Nick Lowe: “Quiet Please: The New Best of…”


More than almost any other long-time rock and roller still making music, Nick Lowe is a potrait of what it means to age gracefully. Though he’s gradually shifted from the old-timey rock and roll and punkish New Wave that were his calling card in the 1970s to a warm, lived-in brand of laid-back country-rock and R&B, he hasn’t lost a bit of his charm, his impish humor, his wit, or his keen sense of craft; in fact, the seeds of his current sound have been there from the start, going all the way back to his start as a pub rock pioneer in Brinsley Schwartz as well as his stint in Rockpile, where he was less the angry young man of many of his New Wave peers and more a big-hearted pop songsmith, as much interested in warmth and emotional candor as snarky wit and tongue-in-cheek atitude. In other words, Lowe’s latter-day renaissance as one of rock’s elder statesmen is less a sudden tranformation than a natural evolution, a case that is marvelously laid out on the wonderful, career-spanning retrospective, Quiet Now: The New Best of Nick Lowe.

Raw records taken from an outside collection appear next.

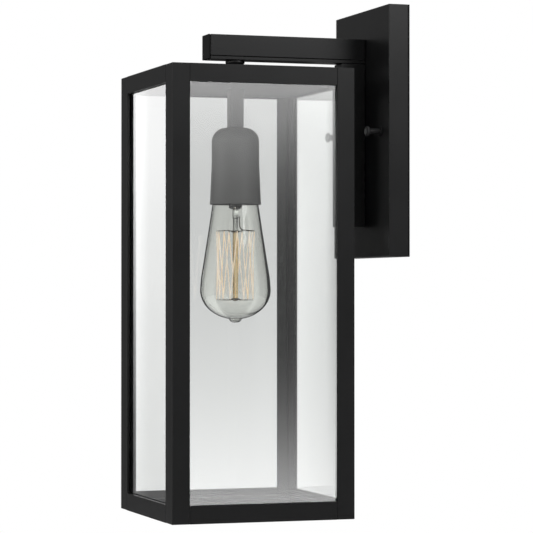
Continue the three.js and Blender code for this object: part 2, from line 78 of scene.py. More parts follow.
class Graph:
    """A node tree with short ways to add what the materials here share."""

    def __init__(self, tree):
        self.tree = tree
        tree.nodes.clear()

    def add(self, kind, inputs=None, **settings):
        node = self.tree.nodes.new(kind)
        for key, value in settings.items():
            setattr(node, key, value)
        for key, value in (inputs or {}).items():
            if isinstance(value, bpy.types.NodeSocket):
                self.tree.links.new(value, node.inputs[key])
            else:
                node.inputs[key].default_value = value
        return node

    def place(self):
        return self.add("ShaderNodeTexCoord").outputs["Object"]

    def noise(self, scale, detail=2.0, stretch=(1, 1, 1)):
        where = self.add("ShaderNodeMapping", {"Vector": self.place(), "Scale": stretch})
        made = self.add(
            "ShaderNodeTexNoise",
            {"Vector": where.outputs[0], "Scale": scale, "Detail": detail},
        )
        return made.outputs["Fac"]

    def math(self, operation, a, b=0.0, clamp=False):
        node = self.add("ShaderNodeMath", {0: a, 1: b}, operation=operation, use_clamp=clamp)
        return node.outputs[0]

    def spread(self, value, low, high, out_low=0.0, out_high=1.0, smooth=False):
        node = self.add(
            "ShaderNodeMapRange",
            {
                "Value": value,
                "From Min": low,
                "From Max": high,
                "To Min": out_low,
                "To Max": out_high,
            },
            interpolation_type="SMOOTHSTEP" if smooth else "LINEAR",
        )
        return node.outputs[0]

    def mix(self, factor, a, b):
        """The colour a where the factor, a socket, is 0 and b where it is 1."""
        node = self.add("ShaderNodeMix", data_type="RGBA")
        for key, value in (("Factor_Float", factor), ("A_Color", a), ("B_Color", b)):
            socket = next(s for s in node.inputs if s.identifier == key)
            if isinstance(value, bpy.types.NodeSocket):
                self.tree.links.new(value, socket)
            else:
                socket.default_value = (*value, 1)
        return next(s for s in node.outputs if s.identifier == "Result_Color")

    def levels(self, value, stops):
        """A smooth grey curve through (value, level) stops."""
        low, high = stops[0][0], stops[-1][0]
        brightest = max(level for _, level in stops)
        node = self.add("ShaderNodeValToRGB", {0: self.spread(value, low, high)})
        ramp = node.color_ramp
        ramp.interpolation = "CARDINAL"
        while len(ramp.elements) < len(stops):
            ramp.elements.new(0.5)
        for element, (at_value, _) in zip(ramp.elements, stops):
            element.position = (at_value - low) / (high - low)
        for element, (_, level) in zip(ramp.elements, stops):
            grey = level / brightest
            element.color = (grey, grey, grey, 1)
        share = self.add("ShaderNodeSeparateXYZ", {0: node.outputs[0]}).outputs[0]
        return self.math("MULTIPLY", share, brightest)

    def bump(self, height, distance):
        return self.add("ShaderNodeBump", {"Height": height, "Distance": distance}).outputs[0]

    def choose(self, factor, a, b):
        """The number a where the factor is 0 and b where it is 1."""
        return self.add("ShaderNodeMix", {0: factor, 2: a, 3: b}, data_type="FLOAT").outputs[0]

    def off_centre(self, value, centre):
        """How far a value is from a centre, either way."""
        return self.math("ABSOLUTE", self.math("SUBTRACT", value, centre))


def material(name, build, **constants):
    """A material with one Principled node: build gives its linked inputs, constants the others."""
    made = bpy.data.materials.new(name)
    made.use_nodes = True
    graph = Graph(made.node_tree)
    linked = build(graph)
    shader = graph.add("ShaderNodeBsdfPrincipled", {**constants, **linked})
    output = graph.add("ShaderNodeOutputMaterial")
    graph.tree.links.new(shader.outputs[0], output.inputs[0])
    return made


def tinted(colour, factor):
    return tuple(c * factor for c in colour)


# Each of these returns a function that adds its nodes to a graph and gives the linked inputs.


def coated(colour, worn_colour, rough=0.46, grain=900, depth=0.02, wear=0.35):
    """A powder coat: fine orange peel, faint cloudiness, and a thinner, shinier film at edges."""

    def build(g):
        cloud = g.noise(26, 3)
        peel = g.noise(grain, 2)
        body = g.mix(cloud, tinted(colour, 0.72), tinted(colour, 1.28))
        speck = g.spread(g.noise(2600, 1), 0.62, 0.74)
        body = g.mix(g.math("MULTIPLY", speck, 0.25), body, tinted(colour, 2.2))
        edge = g.add("ShaderNodeAttribute", attribute_name="edge").outputs["Fac"]
        rubbed = g.math("MULTIPLY", edge, g.spread(g.noise(190, 3), 0.45, 0.7, 0.15, 1))
        rubbed = g.math("MULTIPLY", rubbed, wear)
        rough_now = g.spread(cloud, 0.3, 0.7, rough - 0.035, rough + 0.035)
        rough_now = g.math("SUBTRACT", rough_now, g.math("MULTIPLY", rubbed, 0.25))
        return {
            "Base Color": g.mix(rubbed, body, worn_colour),
            "Roughness": rough_now,
            "Normal": g.bump(peel, depth * MM),
        }

    return build


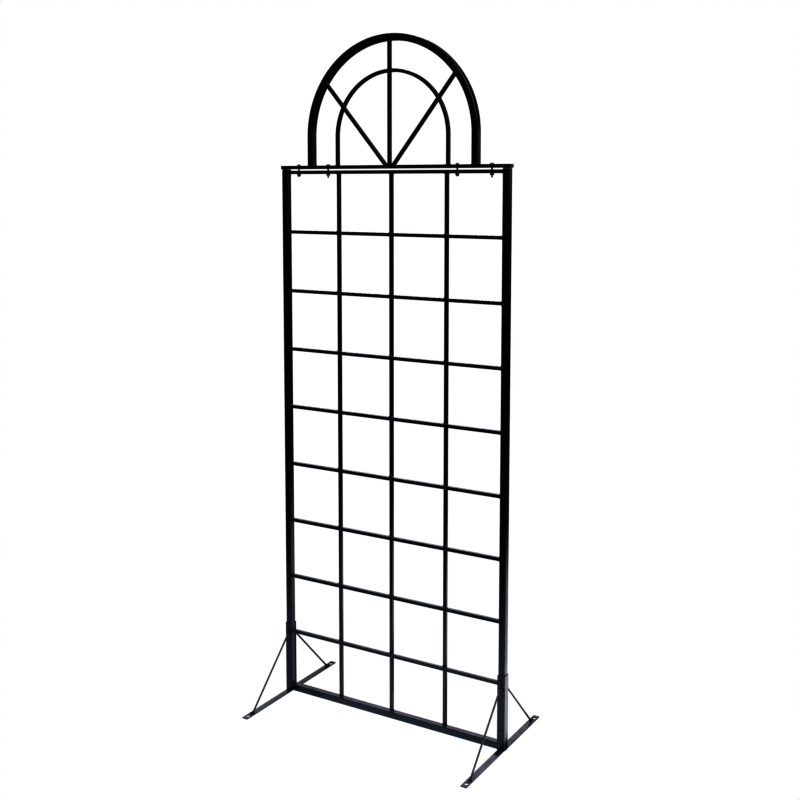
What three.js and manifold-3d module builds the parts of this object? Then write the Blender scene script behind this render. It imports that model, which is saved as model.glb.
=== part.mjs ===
// Free-standing garden trellis: a square-meshed steel panel on two cross feet, with an arched topper
// that is bolted on. Millimetres, +Z up. X runs along the panel, -Y is the front, and the origin is
// on the ground, midway between the feet.
import * as THREE from "three";
import { mergeVertices } from "three/addons/utils/BufferGeometryUtils.js";
import Module from "manifold-3d";

const wasm = await Module();
wasm.setup();

// ---------- driving dimensions ----------

const GAP = 0.3; // clear space between neighbouring pieces
const CUT = 1; // how far a cutter reaches past the surface it opens

const TUBE = 19; // square tube of the posts, the bottom rail and the outer arch
const TUBE_WALL = 1.5;
const TUBE_CORNER = 1.2; // outer corner radius of the tube
const BAR = 9.5; // square bar of the mesh, the spokes and the inner arch, and height of the flat bars

const POST_X = 358.5; // post centre line from the middle
const UPRIGHT_PITCH = 176;
const UPRIGHTS = 3;
const CROSS_BARS = 8;
const PANEL_TOP = 1587; // underside of the topper's base bar
const TOPPER_LIFT = 4.7; // daylight between the top rail and the base bar
const CAP_THICK = 2;

const BASE_OVERHANG = 3.7; // base bar past the post's outer face
const OUTER_RADIUS = 266; // centre line of the outer arch
const OUTER_LEG = 82; // straight leg below the outer arch's half circle
const INNER_RADIUS = 179.5;
const INNER_LEG = 79;
const SPOKE_FOOT = 12.5; // where a slanting spoke's centre line meets the base bar
const SPOKE_LEAN_LEFT = 49.3; // degrees above level
const SPOKE_LEAN_RIGHT = 51.4;

const FOOT_LENGTH = 452;
const FOOT_WIDTH = 18;
const FOOT_THICK = 3;
const STAKE_HOLE_R = 5.5;
const STAKE_HOLE_Y = 210;
const SLEEVE_WALL = 1.6;
const SLEEVE_TOP = 215;
const SLEEVE_LIP = 1.4; // how far the sleeve's side walls reach past the post's inner face
const BRACE_R = 2.5;
const BRACE_FOOT_Y = 187;
const BRACE_TOP_Z = 181;
const BRACE_SIDES = 12;

const BOLT_R = 2.4;
const BOLT_HOLE_R = 2.75;
const TIP_CHAMFER = 0.6; // at the end of every thread
const SMALL_BOLT_X = [-313.5, 210]; // round head above, cap nut below
const WIDE_BOLT_X = [-210, 313.5]; // low wide head above, hex nut below
const SMALL_HEAD = { radius: 4.9, height: 4.2 };
const WIDE_HEAD = { radius: 6.2, height: 3.4 };
const NUT_FLATS = 9.5;
const HEX_NUT_HEIGHT = 4.4;
const THREAD_TIP = 6.5; // thread showing below the hex nut
const CAP_NUT = { hexHeight: 3.7, domeRadius: 4.4, domeHeight: 4.5, bore: 5.7, grip: 4.9 };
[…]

Indeed, the selections here– all hand-selected by Lowe– seem chosen with an almost narrative arc in mind, showing the steady maturation and expansion of his sound, from roots-rocker to laid-back crooner. As such, the scope of his early material is somewhat limited– there aren’t as many rock and roll numbers here as there were on his previous best-of, Basher— and the collection pays as much attention to his latter-day material as the work he did at the peak of his popularity, a rarity among compilations like this one. And it’s very much to the collection’s advantage; the second disc, drawing from his more recent material, is actually more consistently brilliant than the first disc, probably because it draws from his four most consistent records: charming, immaculately crafted, warm and witty records The Impossible Bird— which is, in many ways, his finest album– as well as Dig My Mood, The Convincer, and his most recent recording, 2007’s wonderful and wry At My Age.

But of course, the first disc is no slouch either, picking up with the demise of Brinsley Schwartz and picking highlights from his early studio records, drawing heavily from his twin classics Jesus of Cool and Labour of Lust. There’s not a bad song in the bunch, of course– the closest thing to a dud is his slowed-down take on “Heart,” a song that sounded much better when Billy Bremmer sang it on the lone Rockpile album– and the collection even serves up a couple of choice non-LP cuts, which are hard to come by unless you were lucky enough to snag the original vinyl singles. It adds up to be an essential collection for exploring the rich catalog of one of rock’s greatest craftsmen, a man whose records are nothing is not seductive, as demonstrated by this compulsively listenable set.